### THE TASK
Output all of the data below exactly as given.

[Start DATA SECTION]

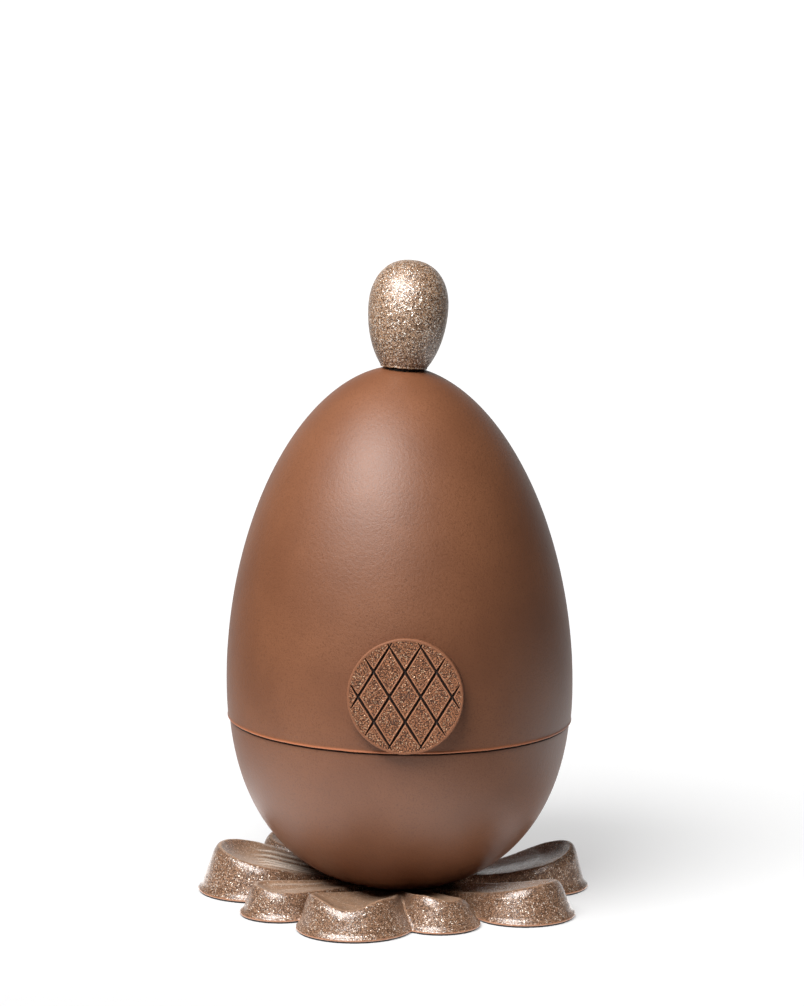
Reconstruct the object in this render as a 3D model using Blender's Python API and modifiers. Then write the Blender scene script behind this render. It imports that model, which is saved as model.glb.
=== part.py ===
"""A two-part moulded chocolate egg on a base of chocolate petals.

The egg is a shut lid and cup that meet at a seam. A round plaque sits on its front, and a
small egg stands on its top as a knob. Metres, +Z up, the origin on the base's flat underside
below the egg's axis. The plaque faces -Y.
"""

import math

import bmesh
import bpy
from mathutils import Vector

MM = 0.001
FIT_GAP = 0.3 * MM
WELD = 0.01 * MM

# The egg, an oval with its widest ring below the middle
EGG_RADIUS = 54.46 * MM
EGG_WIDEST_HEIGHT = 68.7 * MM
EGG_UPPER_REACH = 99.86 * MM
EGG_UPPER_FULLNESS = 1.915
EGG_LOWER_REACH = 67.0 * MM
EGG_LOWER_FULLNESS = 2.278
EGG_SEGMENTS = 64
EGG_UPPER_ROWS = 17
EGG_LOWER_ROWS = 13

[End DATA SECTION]

### RESULT OF THE EXERCISE
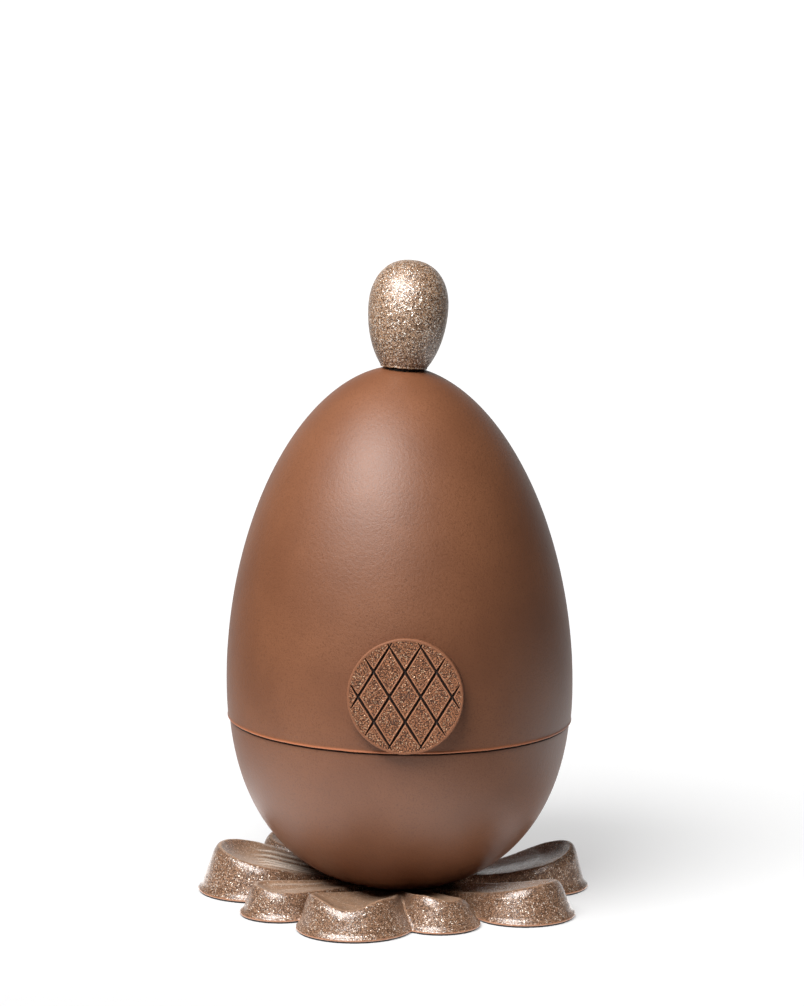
Reconstruct the object in this render as a 3D model using Blender's Python API and modifiers. Then write the Blender scene script behind this render. It imports that model, which is saved as model.glb.
=== part.py ===
"""A two-part moulded chocolate egg on a base of chocolate petals.

The egg is a shut lid and cup that meet at a seam. A round plaque sits on its front, and a
small egg stands on its top as a knob. Metres, +Z up, the origin on the base's flat underside
below the egg's axis. The plaque faces -Y.
"""

import math

import bmesh
import bpy
from mathutils import Vector

MM = 0.001
FIT_GAP = 0.3 * MM
WELD = 0.01 * MM

# The egg, an oval with its widest ring below the middle
EGG_RADIUS = 54.46 * MM
EGG_WIDEST_HEIGHT = 68.7 * MM
EGG_UPPER_REACH = 99.86 * MM
EGG_UPPER_FULLNESS = 1.915
EGG_LOWER_REACH = 67.0 * MM
EGG_LOWER_FULLNESS = 2.278
EGG_SEGMENTS = 64
EGG_UPPER_ROWS = 17
EGG_LOWER_ROWS = 13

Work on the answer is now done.